Did this series present any specific or unique challenges?
“Starting 5 had many scenes that were difficult to get just right, but the scene that was the biggest challenge was telling the story of Jimmy’s father passing. No one in public media, besides our team, knew this story. Jimmy trusted Sami Khan, one of our directors, with this story. Jimmy trusted our editing team to cut this story. Losing a parent is one of life’s hardest things we must endure. It may happen in 20 years. It may be tonight. Jimmy experienced it during his season and felt comfortable sharing. Cutting that story was something that we needed to do right by. Whenever I take on a scene that is heavy, I cut it until it makes me feel like an emotional wreck. I usually warn my wife because I'll be depressed all day and drained from crying at my computer. Once I get myself to consistently sob, then I feel like it's at a decent spot to hear from others and keep refining, but that first part is important to get the tone right. Taking the viewer on a journey to get them to cry but not feel hopeless.
“The moment that sticks with me is a long shot that I held on to Jimmy telling the story of him finding out his father had passed. It’s a long take, and I don’t cut away. You could cut to other things to make it look pretty or clean up his bite, but I wanted to force the viewer to watch Jimmy’s face and look into his eyes as he recalls one of the darkest moments in his life with all of its humanness. There is nowhere else the viewer needs to be other than looking into Jimmy's eyes as he stumbles through his words to get the story out.

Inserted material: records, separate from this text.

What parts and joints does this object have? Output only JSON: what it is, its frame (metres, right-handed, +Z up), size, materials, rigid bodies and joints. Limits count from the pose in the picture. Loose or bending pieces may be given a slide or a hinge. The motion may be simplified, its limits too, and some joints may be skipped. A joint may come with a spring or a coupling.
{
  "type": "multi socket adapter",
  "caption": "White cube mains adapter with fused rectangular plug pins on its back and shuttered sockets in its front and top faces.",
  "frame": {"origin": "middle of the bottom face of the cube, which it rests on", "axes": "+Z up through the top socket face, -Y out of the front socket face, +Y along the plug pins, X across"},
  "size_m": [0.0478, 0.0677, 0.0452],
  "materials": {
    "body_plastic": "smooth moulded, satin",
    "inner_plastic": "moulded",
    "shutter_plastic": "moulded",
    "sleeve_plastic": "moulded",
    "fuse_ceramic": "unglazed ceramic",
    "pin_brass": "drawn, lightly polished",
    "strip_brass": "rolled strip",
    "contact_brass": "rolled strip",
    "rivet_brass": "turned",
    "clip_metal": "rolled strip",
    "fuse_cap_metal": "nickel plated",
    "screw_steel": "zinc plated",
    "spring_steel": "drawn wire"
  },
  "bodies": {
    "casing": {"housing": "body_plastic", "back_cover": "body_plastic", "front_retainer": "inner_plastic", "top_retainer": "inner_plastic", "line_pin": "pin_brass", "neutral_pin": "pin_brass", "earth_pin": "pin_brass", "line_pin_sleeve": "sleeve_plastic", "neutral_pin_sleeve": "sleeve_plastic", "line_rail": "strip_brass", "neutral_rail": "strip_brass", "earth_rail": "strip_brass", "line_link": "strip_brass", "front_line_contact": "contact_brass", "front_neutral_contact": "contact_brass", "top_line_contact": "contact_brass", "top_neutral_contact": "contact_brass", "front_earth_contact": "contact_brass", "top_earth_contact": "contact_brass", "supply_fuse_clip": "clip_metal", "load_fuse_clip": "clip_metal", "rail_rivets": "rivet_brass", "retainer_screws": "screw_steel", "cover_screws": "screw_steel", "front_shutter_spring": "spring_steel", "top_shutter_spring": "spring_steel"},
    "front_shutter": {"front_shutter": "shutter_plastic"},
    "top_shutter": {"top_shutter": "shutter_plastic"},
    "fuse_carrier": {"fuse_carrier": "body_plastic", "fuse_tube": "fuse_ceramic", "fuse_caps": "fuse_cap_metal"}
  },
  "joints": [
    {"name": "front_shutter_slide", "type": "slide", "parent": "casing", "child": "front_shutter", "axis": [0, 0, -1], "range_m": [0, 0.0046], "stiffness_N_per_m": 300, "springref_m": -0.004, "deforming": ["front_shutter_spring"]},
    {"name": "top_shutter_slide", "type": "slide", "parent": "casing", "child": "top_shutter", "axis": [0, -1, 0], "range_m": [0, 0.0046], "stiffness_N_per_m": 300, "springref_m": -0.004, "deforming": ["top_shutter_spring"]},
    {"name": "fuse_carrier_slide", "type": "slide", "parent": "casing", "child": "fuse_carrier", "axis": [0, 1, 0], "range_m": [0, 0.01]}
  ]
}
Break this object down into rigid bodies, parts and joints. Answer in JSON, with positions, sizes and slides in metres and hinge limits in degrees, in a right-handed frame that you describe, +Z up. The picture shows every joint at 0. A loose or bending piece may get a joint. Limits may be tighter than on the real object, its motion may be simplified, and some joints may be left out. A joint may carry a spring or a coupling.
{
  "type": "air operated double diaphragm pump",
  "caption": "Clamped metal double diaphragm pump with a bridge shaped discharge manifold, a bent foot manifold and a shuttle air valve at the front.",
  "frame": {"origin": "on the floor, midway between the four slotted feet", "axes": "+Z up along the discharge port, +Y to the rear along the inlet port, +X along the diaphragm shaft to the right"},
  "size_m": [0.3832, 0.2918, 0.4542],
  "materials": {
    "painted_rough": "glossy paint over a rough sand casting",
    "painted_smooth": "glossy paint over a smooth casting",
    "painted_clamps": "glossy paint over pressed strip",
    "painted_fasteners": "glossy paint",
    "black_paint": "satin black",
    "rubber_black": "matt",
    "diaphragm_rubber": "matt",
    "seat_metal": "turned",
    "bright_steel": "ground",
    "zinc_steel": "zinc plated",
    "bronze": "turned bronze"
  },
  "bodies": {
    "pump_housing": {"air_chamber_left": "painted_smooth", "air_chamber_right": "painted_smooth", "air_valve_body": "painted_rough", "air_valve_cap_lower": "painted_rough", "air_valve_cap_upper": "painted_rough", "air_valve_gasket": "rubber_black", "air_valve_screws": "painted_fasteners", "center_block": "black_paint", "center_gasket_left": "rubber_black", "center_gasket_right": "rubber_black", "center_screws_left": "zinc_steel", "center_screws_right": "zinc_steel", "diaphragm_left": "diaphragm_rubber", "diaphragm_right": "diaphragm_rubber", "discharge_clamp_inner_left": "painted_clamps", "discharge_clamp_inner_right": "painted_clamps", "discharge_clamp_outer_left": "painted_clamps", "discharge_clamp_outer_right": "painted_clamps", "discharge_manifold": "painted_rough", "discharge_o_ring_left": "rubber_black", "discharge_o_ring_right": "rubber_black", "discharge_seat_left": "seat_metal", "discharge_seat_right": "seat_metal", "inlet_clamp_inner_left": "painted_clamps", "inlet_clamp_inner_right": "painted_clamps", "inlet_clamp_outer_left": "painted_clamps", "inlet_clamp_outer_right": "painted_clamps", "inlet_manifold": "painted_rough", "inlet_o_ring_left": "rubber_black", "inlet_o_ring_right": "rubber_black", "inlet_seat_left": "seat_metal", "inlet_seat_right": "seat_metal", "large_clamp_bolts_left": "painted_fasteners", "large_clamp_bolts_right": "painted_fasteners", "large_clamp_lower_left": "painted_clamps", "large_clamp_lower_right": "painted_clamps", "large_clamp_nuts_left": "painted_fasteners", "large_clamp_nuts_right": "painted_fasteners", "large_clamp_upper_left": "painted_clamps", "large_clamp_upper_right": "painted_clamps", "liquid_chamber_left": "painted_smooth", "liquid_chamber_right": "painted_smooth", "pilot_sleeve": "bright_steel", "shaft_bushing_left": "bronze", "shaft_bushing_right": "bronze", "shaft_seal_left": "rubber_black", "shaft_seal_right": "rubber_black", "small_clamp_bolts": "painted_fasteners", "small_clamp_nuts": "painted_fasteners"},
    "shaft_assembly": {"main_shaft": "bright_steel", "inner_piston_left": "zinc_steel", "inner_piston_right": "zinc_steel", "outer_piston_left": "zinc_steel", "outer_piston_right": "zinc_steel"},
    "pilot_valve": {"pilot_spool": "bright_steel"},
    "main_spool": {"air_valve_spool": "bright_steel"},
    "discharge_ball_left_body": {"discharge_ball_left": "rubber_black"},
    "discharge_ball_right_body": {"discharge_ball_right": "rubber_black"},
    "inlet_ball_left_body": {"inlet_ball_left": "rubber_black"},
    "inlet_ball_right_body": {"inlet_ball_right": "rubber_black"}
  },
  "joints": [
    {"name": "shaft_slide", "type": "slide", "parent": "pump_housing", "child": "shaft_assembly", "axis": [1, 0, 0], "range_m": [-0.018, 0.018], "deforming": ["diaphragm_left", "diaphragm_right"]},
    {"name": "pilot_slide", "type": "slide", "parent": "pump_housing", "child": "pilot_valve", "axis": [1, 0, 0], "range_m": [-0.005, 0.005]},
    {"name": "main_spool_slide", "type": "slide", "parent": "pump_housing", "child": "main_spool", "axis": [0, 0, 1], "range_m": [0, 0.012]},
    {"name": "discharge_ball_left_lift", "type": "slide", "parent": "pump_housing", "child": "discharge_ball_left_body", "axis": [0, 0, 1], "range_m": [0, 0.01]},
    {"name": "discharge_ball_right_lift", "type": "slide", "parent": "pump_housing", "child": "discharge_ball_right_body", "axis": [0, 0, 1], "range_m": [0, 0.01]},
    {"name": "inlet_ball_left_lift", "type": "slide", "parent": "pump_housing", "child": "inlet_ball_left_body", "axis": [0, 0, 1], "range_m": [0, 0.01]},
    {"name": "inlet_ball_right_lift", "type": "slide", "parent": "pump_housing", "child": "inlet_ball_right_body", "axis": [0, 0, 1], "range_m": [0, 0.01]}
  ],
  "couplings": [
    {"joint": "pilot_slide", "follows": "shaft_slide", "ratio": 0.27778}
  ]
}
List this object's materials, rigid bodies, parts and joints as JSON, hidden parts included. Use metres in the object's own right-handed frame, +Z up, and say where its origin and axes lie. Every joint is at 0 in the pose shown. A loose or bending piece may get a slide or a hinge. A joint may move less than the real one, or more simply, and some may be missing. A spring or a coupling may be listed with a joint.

“He was being vulnerable with us, and I wanted the viewer to just live in that moment as long as we could. Then we get a nice release where Jimmy then looks to the future of himself as a father and how he is going to be the best dad to carry on his father’s legacy, and cutting to beautiful shots of him with his children at home. The contrast does a lot for the viewer in letting them know when to cry, if that makes sense.
“The first person I showed was one of our assistants, Vanna Negron, and she just replied on Slack with, ‘I need to go call my dad.’”
Do you have any other scenes or highlights that you would point to?
“My favorite scene in Starting 5 is in my favorite episode for purely selfish reasons, as it was a Christmas episode. I have always wanted to cut a Christmas movie or episode of TV. The scene from ‘104 - Father Christmas’ that meant the most to me was our cold open about the James’ family opening up about Bronny James’ cardiac arrest and recovery journey to his first college game at USC. This was a storyline that we knew fans wanted and were expecting.
“We tried to do it many ways, teasing it through many episodes and doing it as a cliffhanger, but it always felt unsatisfying. I told Peter that we should treat it as its own short film with a beginning, middle and end. I also suggested that it might be best to have it at the top of an episode as a long, cold open.
“Most documentaries have a cold opening, and they usually are just a couple of minutes long. This was an almost nine-minute long cold open, which was about a quarter of the whole episode. Once we treated the Bronny story as a standalone short film, it had the gravity that the story warranted. It gave LeBron and Savannah James the space to really express their emotions - high and low - in a powerful way. Once we cut it that way, there was no going back, and it really became a highlight of the whole series.”